Balance Sheet: Bigger Tank, Higher Octane Price

On the funding side, interest‑bearing debt climbed to ₱419.82B (+8% YTD), while current maturities rose to ₱112.08B. SMPH notes these are “due for refinancing,” a normal course for a developer of this scale. Coverage remains sound: interest coverage at 7.06×, debt/EBITDA at 4.84×, and net debt‑to‑equity at 46:54. Liquidity is adequate, with a current ratio of 2.28× and acid‑test 1.29× (excluding items flagged for refinancing).

Hedging helps: after swaps, roughly 57% of long‑term borrowings are effectively fixed‑rate. Still, derivative assets came down with maturities and fair‑value changes—less cushion than last year, but consistent with a company rolling hedges as the book evolves.

The Bottomline

SMPH’s playbook still works: rent growth and operating discipline carry the income statement; capex and landbanking expand the footprint; hedges and market access keep the funding bridge sturdy. The residential wobble and OCI marks are the ballast on comprehensive profits, not the anchor. The refinancing calendar is heavier, but coverage and liquidity suggest it’s navigable—especially for a name that just placed ₱25B in retail bonds and continues to roll projects and tenants into an already dominant network.

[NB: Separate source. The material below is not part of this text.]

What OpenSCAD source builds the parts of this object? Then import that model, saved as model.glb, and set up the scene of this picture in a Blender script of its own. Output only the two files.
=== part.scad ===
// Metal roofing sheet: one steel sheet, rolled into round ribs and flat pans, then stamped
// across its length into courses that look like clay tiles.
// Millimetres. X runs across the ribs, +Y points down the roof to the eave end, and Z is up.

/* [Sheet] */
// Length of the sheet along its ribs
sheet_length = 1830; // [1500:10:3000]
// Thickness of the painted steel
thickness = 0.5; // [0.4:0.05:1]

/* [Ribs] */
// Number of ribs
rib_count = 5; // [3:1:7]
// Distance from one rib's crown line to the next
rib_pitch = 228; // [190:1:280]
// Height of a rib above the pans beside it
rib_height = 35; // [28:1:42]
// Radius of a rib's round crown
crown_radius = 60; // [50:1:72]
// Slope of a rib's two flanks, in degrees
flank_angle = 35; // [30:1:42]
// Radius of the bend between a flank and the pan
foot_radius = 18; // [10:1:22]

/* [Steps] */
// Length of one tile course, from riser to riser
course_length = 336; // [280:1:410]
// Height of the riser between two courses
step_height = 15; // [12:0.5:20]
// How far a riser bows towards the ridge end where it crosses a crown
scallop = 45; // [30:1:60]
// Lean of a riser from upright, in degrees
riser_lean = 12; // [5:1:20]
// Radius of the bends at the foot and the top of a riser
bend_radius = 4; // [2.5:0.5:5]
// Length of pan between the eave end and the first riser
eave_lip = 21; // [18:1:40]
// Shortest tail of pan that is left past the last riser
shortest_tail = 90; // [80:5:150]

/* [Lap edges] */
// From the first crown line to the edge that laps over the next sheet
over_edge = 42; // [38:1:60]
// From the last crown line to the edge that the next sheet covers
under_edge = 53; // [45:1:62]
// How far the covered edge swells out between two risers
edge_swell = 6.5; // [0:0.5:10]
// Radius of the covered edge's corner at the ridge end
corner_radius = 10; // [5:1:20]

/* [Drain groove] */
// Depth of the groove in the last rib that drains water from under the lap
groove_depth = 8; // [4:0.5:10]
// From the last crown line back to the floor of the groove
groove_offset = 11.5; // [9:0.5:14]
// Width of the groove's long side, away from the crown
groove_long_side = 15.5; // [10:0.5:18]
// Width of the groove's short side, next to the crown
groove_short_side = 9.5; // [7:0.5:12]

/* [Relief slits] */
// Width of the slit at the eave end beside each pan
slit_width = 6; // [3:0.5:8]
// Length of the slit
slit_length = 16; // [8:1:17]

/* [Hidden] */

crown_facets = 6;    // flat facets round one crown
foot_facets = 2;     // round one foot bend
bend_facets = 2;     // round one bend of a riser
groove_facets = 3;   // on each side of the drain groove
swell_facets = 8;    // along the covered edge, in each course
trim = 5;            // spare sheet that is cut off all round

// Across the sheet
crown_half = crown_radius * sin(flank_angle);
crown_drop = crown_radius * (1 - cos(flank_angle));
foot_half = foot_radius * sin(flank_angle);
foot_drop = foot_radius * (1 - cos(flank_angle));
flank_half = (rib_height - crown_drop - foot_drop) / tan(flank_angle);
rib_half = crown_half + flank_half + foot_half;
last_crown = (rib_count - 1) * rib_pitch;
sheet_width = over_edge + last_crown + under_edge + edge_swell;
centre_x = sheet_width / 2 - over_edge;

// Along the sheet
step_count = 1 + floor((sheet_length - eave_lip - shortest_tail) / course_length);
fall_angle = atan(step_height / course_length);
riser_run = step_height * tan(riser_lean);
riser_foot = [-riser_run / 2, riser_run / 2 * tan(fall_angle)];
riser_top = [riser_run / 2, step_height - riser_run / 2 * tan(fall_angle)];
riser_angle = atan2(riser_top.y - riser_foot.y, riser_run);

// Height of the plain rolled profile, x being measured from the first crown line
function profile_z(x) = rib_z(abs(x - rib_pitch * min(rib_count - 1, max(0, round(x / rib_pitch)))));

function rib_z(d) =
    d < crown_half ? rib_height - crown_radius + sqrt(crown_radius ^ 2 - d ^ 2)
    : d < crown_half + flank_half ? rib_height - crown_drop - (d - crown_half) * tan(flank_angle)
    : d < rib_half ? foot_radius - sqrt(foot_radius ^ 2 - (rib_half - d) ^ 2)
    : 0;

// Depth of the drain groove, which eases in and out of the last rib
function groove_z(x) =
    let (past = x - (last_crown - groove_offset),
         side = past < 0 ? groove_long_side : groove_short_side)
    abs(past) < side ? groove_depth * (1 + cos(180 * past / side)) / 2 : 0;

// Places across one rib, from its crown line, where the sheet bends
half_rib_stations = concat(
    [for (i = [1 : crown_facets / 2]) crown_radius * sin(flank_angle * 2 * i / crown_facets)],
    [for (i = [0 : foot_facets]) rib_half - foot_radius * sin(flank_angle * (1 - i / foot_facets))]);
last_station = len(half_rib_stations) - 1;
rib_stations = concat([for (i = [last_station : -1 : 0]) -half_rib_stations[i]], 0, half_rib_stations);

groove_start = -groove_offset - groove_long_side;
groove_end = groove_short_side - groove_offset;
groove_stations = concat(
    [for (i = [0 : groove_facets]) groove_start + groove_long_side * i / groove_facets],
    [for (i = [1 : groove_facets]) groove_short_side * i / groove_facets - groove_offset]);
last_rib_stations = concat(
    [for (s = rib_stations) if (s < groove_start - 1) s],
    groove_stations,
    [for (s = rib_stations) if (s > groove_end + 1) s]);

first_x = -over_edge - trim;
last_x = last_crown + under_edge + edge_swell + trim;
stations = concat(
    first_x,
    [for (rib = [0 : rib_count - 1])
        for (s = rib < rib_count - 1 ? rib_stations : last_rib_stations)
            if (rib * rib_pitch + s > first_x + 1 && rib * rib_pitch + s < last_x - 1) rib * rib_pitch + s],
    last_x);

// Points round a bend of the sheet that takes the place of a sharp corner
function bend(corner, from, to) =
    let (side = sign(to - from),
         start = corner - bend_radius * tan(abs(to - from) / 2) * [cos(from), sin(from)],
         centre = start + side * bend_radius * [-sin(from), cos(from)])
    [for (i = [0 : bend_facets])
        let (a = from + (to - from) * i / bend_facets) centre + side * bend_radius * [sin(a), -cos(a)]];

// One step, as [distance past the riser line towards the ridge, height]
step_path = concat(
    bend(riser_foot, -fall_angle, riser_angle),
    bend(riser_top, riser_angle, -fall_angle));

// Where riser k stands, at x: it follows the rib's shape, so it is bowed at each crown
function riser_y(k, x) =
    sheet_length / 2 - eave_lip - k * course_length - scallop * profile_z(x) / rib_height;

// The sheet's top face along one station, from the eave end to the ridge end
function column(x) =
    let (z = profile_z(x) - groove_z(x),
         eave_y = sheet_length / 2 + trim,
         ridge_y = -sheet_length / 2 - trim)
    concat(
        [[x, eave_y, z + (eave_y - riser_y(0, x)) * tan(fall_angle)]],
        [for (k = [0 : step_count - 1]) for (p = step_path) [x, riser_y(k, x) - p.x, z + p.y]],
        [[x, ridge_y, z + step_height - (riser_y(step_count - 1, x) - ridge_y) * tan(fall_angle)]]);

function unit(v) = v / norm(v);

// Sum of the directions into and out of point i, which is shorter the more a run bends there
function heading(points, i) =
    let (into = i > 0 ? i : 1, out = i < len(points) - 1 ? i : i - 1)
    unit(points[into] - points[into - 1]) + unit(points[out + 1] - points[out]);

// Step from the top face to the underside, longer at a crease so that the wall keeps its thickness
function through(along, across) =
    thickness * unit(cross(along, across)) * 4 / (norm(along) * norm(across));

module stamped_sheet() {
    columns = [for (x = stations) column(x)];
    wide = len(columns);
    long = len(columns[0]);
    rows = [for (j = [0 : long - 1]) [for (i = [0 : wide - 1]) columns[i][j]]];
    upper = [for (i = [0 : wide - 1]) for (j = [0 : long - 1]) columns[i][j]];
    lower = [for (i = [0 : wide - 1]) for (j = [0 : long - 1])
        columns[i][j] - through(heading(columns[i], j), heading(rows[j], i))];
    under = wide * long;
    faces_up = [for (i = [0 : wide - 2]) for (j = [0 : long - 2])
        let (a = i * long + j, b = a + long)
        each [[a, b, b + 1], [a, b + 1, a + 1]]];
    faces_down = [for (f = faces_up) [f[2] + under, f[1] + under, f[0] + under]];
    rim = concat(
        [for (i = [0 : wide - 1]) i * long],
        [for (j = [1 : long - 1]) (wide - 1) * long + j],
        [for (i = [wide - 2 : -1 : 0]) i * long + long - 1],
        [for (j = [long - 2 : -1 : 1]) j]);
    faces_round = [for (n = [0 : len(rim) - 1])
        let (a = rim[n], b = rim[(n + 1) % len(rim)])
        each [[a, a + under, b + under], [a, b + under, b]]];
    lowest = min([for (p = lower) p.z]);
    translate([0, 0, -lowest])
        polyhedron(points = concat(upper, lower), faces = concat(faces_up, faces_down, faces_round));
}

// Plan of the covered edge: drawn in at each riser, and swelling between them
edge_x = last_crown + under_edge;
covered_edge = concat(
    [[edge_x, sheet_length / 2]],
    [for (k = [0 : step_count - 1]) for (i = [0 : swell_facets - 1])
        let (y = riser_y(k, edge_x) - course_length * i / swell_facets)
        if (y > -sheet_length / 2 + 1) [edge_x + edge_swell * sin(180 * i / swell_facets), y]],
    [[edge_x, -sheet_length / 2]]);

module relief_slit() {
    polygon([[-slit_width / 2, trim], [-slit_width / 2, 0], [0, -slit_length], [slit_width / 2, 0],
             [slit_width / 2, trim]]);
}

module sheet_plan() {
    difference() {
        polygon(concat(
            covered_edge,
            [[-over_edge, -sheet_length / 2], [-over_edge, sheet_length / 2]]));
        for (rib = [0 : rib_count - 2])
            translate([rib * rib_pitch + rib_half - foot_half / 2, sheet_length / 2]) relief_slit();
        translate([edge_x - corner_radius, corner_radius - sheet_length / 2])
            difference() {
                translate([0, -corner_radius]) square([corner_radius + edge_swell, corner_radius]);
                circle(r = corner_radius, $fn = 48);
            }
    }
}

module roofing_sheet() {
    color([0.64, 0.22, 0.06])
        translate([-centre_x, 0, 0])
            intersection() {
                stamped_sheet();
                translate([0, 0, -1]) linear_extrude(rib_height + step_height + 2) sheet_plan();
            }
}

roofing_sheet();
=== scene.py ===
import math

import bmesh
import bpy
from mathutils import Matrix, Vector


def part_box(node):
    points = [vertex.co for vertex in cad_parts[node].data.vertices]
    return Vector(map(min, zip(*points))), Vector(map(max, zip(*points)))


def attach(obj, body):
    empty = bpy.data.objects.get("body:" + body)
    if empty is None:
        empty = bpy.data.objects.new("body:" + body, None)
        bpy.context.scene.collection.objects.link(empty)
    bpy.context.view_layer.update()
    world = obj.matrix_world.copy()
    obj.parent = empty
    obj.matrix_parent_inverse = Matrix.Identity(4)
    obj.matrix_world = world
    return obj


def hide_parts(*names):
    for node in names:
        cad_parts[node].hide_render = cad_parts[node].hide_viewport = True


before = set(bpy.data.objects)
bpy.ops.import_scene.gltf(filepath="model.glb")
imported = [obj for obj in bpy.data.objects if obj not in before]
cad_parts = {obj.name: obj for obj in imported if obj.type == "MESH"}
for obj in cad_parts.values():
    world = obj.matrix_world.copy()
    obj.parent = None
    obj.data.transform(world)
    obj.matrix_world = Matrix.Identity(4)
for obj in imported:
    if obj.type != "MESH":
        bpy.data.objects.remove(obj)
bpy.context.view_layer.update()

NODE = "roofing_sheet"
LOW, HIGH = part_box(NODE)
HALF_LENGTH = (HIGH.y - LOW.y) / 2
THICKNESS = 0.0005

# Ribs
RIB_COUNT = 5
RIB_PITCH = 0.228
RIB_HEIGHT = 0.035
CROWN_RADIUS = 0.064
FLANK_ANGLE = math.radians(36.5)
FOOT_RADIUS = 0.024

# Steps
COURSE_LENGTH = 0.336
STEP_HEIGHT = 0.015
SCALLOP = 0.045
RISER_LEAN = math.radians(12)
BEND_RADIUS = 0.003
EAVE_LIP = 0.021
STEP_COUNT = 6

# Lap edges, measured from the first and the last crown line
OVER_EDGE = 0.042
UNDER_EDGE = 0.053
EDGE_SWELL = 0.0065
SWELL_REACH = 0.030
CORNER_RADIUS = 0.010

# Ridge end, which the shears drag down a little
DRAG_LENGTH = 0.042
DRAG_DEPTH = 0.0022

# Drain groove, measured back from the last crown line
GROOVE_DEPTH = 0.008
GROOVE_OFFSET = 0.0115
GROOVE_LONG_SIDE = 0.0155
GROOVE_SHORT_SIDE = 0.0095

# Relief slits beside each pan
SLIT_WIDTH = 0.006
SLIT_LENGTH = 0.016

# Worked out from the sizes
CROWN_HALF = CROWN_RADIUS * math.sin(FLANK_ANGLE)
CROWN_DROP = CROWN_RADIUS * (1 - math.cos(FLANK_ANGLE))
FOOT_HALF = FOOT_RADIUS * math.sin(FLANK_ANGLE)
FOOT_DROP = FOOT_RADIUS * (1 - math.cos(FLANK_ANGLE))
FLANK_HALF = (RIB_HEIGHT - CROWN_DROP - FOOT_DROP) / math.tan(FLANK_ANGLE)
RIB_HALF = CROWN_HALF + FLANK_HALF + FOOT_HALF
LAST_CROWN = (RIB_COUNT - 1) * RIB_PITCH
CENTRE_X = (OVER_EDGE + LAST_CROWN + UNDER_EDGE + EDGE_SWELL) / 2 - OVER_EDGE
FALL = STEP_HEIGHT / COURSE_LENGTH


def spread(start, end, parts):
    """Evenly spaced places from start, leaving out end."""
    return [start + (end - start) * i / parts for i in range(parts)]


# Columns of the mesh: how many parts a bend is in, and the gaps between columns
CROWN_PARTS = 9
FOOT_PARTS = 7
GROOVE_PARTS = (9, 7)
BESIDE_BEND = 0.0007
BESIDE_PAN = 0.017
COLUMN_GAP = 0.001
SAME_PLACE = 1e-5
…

As with any property stock in a higher‑for‑longer world, the cost of money is the weather: if it worsens abruptly, sentiment and valuation can swing faster than the EPS math. But in the base case, SMPH’s rent engine remains powerful enough to keep the vehicle moving—just perhaps with a touch more fuel discipline and a keener eye on the road ahead.